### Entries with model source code
=====

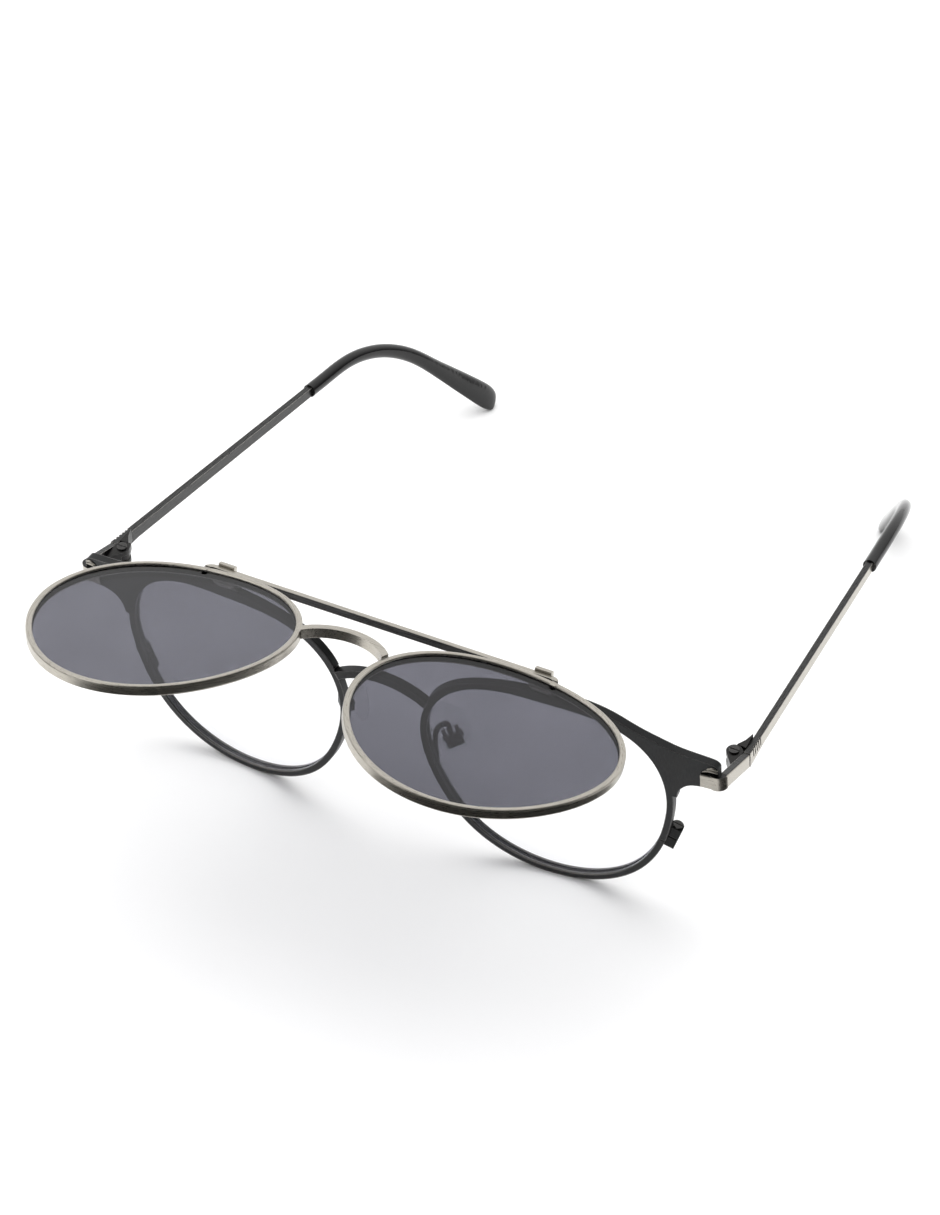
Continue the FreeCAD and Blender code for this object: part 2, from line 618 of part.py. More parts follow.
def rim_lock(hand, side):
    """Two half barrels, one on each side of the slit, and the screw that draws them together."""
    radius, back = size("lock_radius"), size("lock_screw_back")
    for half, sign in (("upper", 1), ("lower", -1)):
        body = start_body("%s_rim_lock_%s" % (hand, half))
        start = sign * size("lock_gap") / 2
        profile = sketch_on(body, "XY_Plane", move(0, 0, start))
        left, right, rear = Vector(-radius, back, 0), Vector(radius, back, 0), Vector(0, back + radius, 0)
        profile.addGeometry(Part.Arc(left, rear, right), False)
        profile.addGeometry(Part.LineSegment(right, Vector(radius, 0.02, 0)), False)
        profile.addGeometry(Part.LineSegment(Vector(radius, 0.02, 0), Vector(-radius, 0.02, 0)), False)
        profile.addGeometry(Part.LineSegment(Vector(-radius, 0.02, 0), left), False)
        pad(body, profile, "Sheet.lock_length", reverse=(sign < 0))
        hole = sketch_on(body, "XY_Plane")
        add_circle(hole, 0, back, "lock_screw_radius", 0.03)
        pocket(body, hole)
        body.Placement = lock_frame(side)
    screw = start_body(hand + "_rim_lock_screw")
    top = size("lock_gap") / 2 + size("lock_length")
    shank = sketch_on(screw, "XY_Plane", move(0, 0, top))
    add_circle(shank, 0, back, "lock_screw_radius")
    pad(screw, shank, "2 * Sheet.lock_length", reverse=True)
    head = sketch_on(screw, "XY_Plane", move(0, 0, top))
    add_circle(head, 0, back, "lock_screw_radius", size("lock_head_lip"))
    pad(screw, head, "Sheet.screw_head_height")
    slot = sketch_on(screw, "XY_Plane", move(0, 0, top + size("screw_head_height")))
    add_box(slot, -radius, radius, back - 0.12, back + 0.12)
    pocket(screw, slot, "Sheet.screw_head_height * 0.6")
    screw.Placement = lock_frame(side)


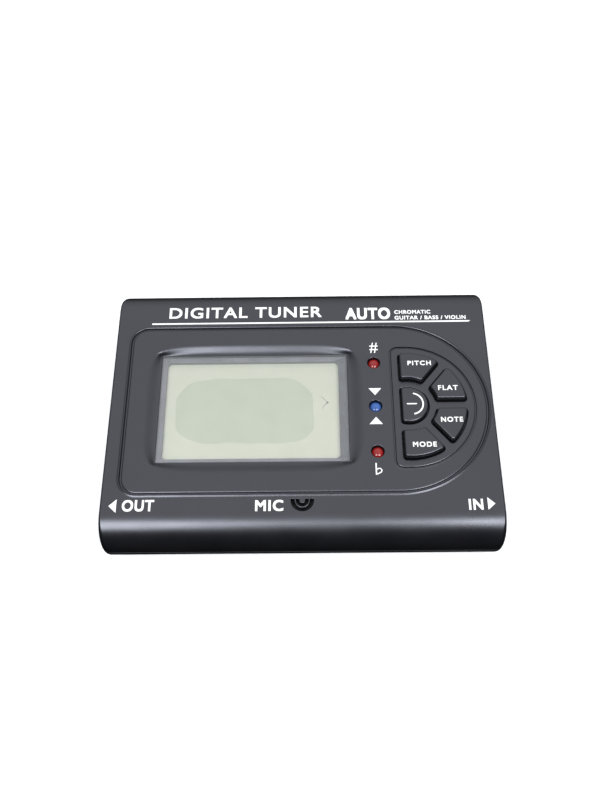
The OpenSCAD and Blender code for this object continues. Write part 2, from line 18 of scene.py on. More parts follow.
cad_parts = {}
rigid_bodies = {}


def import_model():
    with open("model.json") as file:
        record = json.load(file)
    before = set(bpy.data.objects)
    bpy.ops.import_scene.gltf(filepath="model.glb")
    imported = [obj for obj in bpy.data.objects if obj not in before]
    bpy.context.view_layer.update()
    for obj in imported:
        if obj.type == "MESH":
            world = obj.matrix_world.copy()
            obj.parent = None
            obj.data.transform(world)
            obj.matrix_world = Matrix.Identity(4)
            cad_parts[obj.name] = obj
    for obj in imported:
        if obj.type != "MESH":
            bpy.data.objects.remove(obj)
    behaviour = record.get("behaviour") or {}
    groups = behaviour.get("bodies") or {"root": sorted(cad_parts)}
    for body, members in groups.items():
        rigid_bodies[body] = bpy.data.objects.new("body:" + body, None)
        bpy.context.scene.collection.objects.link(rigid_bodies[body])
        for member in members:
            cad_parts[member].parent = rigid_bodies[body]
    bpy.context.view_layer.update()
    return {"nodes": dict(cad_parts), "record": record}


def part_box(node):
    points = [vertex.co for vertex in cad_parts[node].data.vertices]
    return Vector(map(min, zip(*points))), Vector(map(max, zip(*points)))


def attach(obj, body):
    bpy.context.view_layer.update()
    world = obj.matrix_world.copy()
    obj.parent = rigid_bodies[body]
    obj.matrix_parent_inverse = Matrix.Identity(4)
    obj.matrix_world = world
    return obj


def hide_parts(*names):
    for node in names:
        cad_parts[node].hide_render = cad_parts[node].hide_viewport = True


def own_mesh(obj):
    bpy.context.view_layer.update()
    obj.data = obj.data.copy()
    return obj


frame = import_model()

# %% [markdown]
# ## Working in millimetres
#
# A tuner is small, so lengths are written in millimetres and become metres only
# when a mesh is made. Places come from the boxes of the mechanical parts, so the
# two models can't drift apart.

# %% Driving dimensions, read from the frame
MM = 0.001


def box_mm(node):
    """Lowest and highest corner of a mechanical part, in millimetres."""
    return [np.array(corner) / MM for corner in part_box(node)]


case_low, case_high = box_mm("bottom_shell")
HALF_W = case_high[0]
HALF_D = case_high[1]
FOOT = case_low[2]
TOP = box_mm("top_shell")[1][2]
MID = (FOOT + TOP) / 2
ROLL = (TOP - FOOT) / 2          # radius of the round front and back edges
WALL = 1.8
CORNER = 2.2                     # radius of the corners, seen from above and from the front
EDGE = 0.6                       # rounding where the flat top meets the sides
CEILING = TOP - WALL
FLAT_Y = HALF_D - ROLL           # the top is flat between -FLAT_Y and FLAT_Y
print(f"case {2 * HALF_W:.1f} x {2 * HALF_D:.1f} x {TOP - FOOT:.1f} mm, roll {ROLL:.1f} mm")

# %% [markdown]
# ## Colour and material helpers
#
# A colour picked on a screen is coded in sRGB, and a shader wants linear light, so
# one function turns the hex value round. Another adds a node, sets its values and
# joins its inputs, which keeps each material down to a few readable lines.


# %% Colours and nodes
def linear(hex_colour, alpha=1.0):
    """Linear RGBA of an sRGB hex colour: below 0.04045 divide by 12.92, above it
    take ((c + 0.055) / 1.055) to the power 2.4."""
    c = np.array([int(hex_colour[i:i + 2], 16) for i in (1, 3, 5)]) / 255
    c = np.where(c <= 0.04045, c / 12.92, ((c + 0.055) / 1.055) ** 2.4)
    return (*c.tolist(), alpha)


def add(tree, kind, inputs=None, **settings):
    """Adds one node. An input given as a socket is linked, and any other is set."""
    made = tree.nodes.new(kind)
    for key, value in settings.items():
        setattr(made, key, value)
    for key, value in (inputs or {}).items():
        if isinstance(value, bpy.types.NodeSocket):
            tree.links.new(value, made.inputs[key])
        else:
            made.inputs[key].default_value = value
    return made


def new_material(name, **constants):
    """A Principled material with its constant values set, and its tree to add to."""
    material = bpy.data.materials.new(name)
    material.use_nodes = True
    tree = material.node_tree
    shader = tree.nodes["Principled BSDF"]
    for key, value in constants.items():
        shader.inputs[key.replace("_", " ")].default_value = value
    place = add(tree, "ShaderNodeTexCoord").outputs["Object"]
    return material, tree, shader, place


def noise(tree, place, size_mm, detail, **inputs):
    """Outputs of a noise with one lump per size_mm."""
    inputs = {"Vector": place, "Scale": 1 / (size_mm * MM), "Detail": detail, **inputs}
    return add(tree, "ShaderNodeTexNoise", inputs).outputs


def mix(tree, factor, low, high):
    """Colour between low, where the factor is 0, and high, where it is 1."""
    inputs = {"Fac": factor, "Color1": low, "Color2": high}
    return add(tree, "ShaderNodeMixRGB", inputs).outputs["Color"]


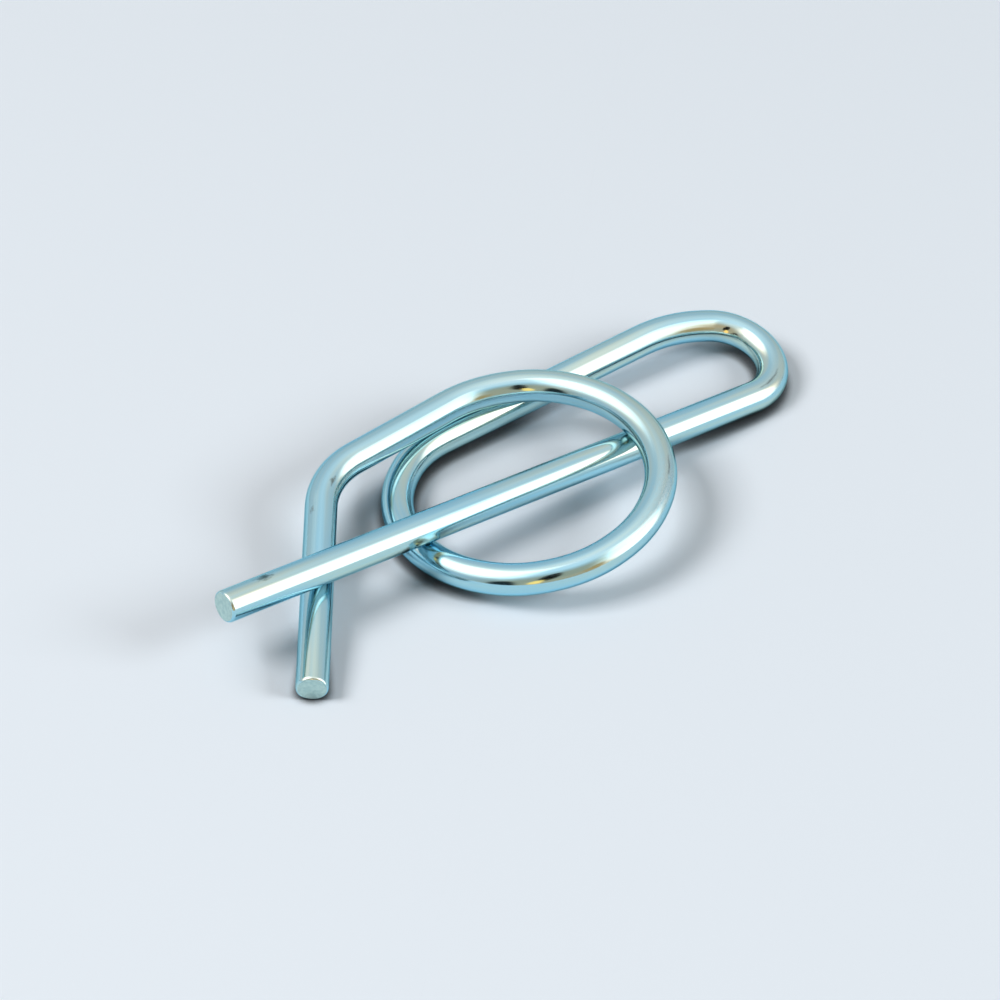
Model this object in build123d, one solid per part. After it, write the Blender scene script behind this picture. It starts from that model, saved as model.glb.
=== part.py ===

=====

### EXERCISE
Print every entry exactly as written.

### CORRECT OUTPUT
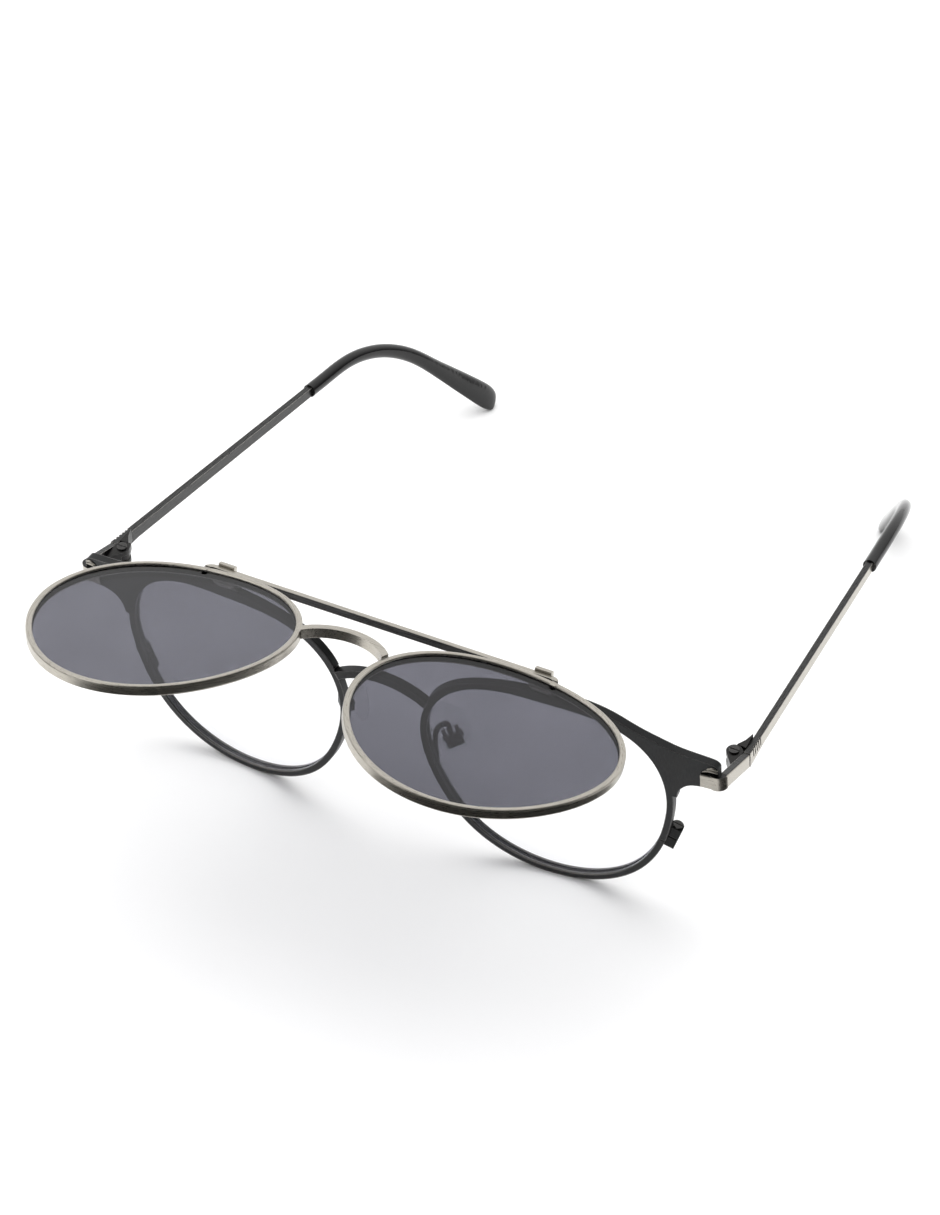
Continue the FreeCAD and Blender code for this object: part 2, from line 618 of part.py. More parts follow.
def rim_lock(hand, side):
    """Two half barrels, one on each side of the slit, and the screw that draws them together."""
    radius, back = size("lock_radius"), size("lock_screw_back")
    for half, sign in (("upper", 1), ("lower", -1)):
        body = start_body("%s_rim_lock_%s" % (hand, half))
        start = sign * size("lock_gap") / 2
        profile = sketch_on(body, "XY_Plane", move(0, 0, start))
        left, right, rear = Vector(-radius, back, 0), Vector(radius, back, 0), Vector(0, back + radius, 0)
        profile.addGeometry(Part.Arc(left, rear, right), False)
        profile.addGeometry(Part.LineSegment(right, Vector(radius, 0.02, 0)), False)
        profile.addGeometry(Part.LineSegment(Vector(radius, 0.02, 0), Vector(-radius, 0.02, 0)), False)
        profile.addGeometry(Part.LineSegment(Vector(-radius, 0.02, 0), left), False)
        pad(body, profile, "Sheet.lock_length", reverse=(sign < 0))
        hole = sketch_on(body, "XY_Plane")
        add_circle(hole, 0, back, "lock_screw_radius", 0.03)
        pocket(body, hole)
        body.Placement = lock_frame(side)
    screw = start_body(hand + "_rim_lock_screw")
    top = size("lock_gap") / 2 + size("lock_length")
    shank = sketch_on(screw, "XY_Plane", move(0, 0, top))
    add_circle(shank, 0, back, "lock_screw_radius")
    pad(screw, shank, "2 * Sheet.lock_length", reverse=True)
    head = sketch_on(screw, "XY_Plane", move(0, 0, top))
    add_circle(head, 0, back, "lock_screw_radius", size("lock_head_lip"))
    pad(screw, head, "Sheet.screw_head_height")
    slot = sketch_on(screw, "XY_Plane", move(0, 0, top + size("screw_head_height")))
    add_box(slot, -radius, radius, back - 0.12, back + 0.12)
    pocket(screw, slot, "Sheet.screw_head_height * 0.6")
    screw.Placement = lock_frame(side)


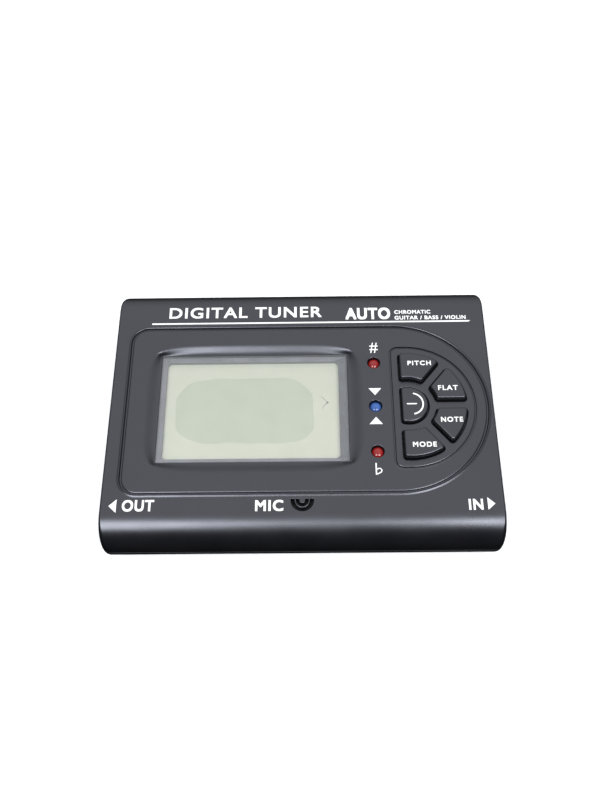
The OpenSCAD and Blender code for this object continues. Write part 2, from line 18 of scene.py on. More parts follow.
cad_parts = {}
rigid_bodies = {}


def import_model():
    with open("model.json") as file:
        record = json.load(file)
    before = set(bpy.data.objects)
    bpy.ops.import_scene.gltf(filepath="model.glb")
    imported = [obj for obj in bpy.data.objects if obj not in before]
    bpy.context.view_layer.update()
    for obj in imported:
        if obj.type == "MESH":
            world = obj.matrix_world.copy()
            obj.parent = None
            obj.data.transform(world)
            obj.matrix_world = Matrix.Identity(4)
            cad_parts[obj.name] = obj
    for obj in imported:
        if obj.type != "MESH":
            bpy.data.objects.remove(obj)
    behaviour = record.get("behaviour") or {}
    groups = behaviour.get("bodies") or {"root": sorted(cad_parts)}
    for body, members in groups.items():
        rigid_bodies[body] = bpy.data.objects.new("body:" + body, None)
        bpy.context.scene.collection.objects.link(rigid_bodies[body])
        for member in members:
            cad_parts[member].parent = rigid_bodies[body]
    bpy.context.view_layer.update()
    return {"nodes": dict(cad_parts), "record": record}


def part_box(node):
    points = [vertex.co for vertex in cad_parts[node].data.vertices]
    return Vector(map(min, zip(*points))), Vector(map(max, zip(*points)))


def attach(obj, body):
    bpy.context.view_layer.update()
    world = obj.matrix_world.copy()
    obj.parent = rigid_bodies[body]
    obj.matrix_parent_inverse = Matrix.Identity(4)
    obj.matrix_world = world
    return obj


def hide_parts(*names):
    for node in names:
        cad_parts[node].hide_render = cad_parts[node].hide_viewport = True


def own_mesh(obj):
    bpy.context.view_layer.update()
    obj.data = obj.data.copy()
    return obj


frame = import_model()

# %% [markdown]
# ## Working in millimetres
#
# A tuner is small, so lengths are written in millimetres and become metres only
# when a mesh is made. Places come from the boxes of the mechanical parts, so the
# two models can't drift apart.

# %% Driving dimensions, read from the frame
MM = 0.001


def box_mm(node):
    """Lowest and highest corner of a mechanical part, in millimetres."""
    return [np.array(corner) / MM for corner in part_box(node)]


case_low, case_high = box_mm("bottom_shell")
HALF_W = case_high[0]
HALF_D = case_high[1]
FOOT = case_low[2]
TOP = box_mm("top_shell")[1][2]
MID = (FOOT + TOP) / 2
ROLL = (TOP - FOOT) / 2          # radius of the round front and back edges
WALL = 1.8
CORNER = 2.2                     # radius of the corners, seen from above and from the front
EDGE = 0.6                       # rounding where the flat top meets the sides
CEILING = TOP - WALL
FLAT_Y = HALF_D - ROLL           # the top is flat between -FLAT_Y and FLAT_Y
print(f"case {2 * HALF_W:.1f} x {2 * HALF_D:.1f} x {TOP - FOOT:.1f} mm, roll {ROLL:.1f} mm")

# %% [markdown]
# ## Colour and material helpers
#
# A colour picked on a screen is coded in sRGB, and a shader wants linear light, so
# one function turns the hex value round. Another adds a node, sets its values and
# joins its inputs, which keeps each material down to a few readable lines.


# %% Colours and nodes
def linear(hex_colour, alpha=1.0):
    """Linear RGBA of an sRGB hex colour: below 0.04045 divide by 12.92, above it
    take ((c + 0.055) / 1.055) to the power 2.4."""
    c = np.array([int(hex_colour[i:i + 2], 16) for i in (1, 3, 5)]) / 255
    c = np.where(c <= 0.04045, c / 12.92, ((c + 0.055) / 1.055) ** 2.4)
    return (*c.tolist(), alpha)


def add(tree, kind, inputs=None, **settings):
    """Adds one node. An input given as a socket is linked, and any other is set."""
    made = tree.nodes.new(kind)
    for key, value in settings.items():
        setattr(made, key, value)
    for key, value in (inputs or {}).items():
        if isinstance(value, bpy.types.NodeSocket):
            tree.links.new(value, made.inputs[key])
        else:
            made.inputs[key].default_value = value
    return made


def new_material(name, **constants):
    """A Principled material with its constant values set, and its tree to add to."""
    material = bpy.data.materials.new(name)
    material.use_nodes = True
    tree = material.node_tree
    shader = tree.nodes["Principled BSDF"]
    for key, value in constants.items():
        shader.inputs[key.replace("_", " ")].default_value = value
    place = add(tree, "ShaderNodeTexCoord").outputs["Object"]
    return material, tree, shader, place


def noise(tree, place, size_mm, detail, **inputs):
    """Outputs of a noise with one lump per size_mm."""
    inputs = {"Vector": place, "Scale": 1 / (size_mm * MM), "Detail": detail, **inputs}
    return add(tree, "ShaderNodeTexNoise", inputs).outputs


def mix(tree, factor, low, high):
    """Colour between low, where the factor is 0, and high, where it is 1."""
    inputs = {"Fac": factor, "Color1": low, "Color2": high}
    return add(tree, "ShaderNodeMixRGB", inputs).outputs["Color"]


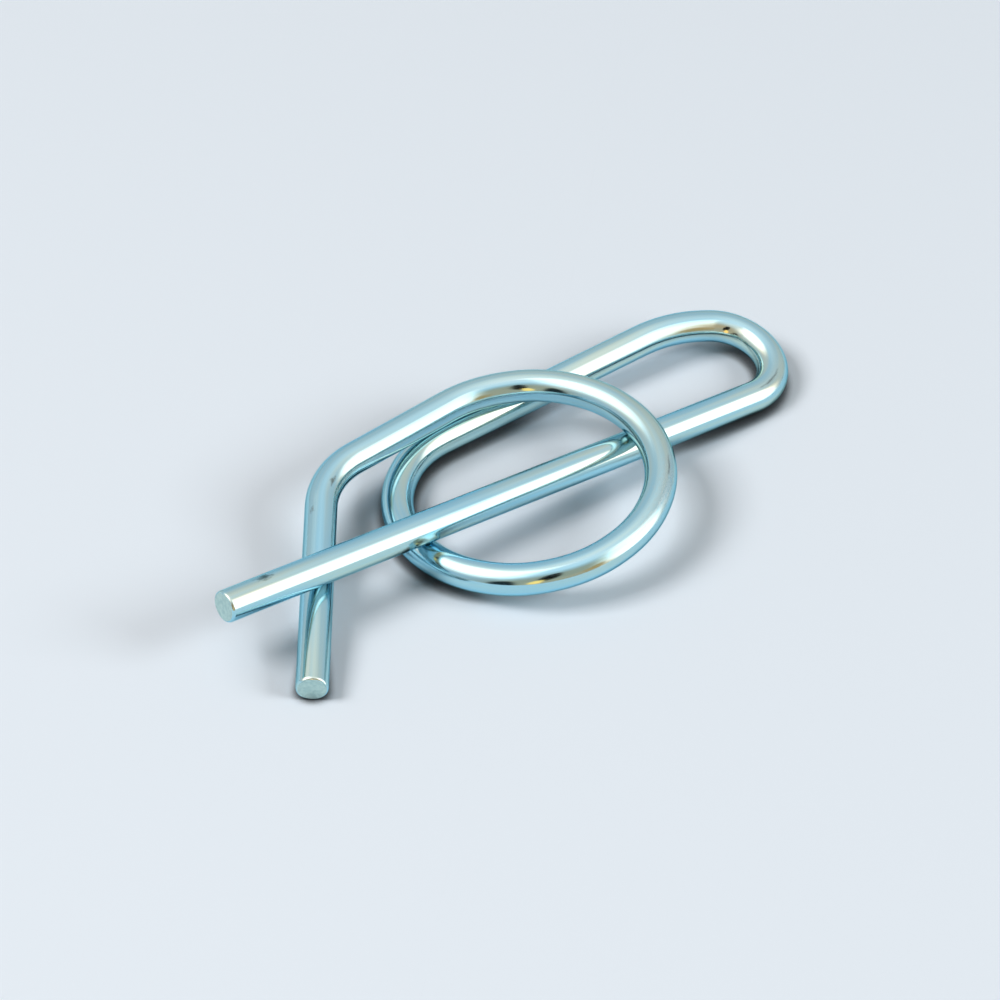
Model this object in build123d, one solid per part. After it, write the Blender scene script behind this picture. It starts from that model, saved as model.glb.
=== part.py ===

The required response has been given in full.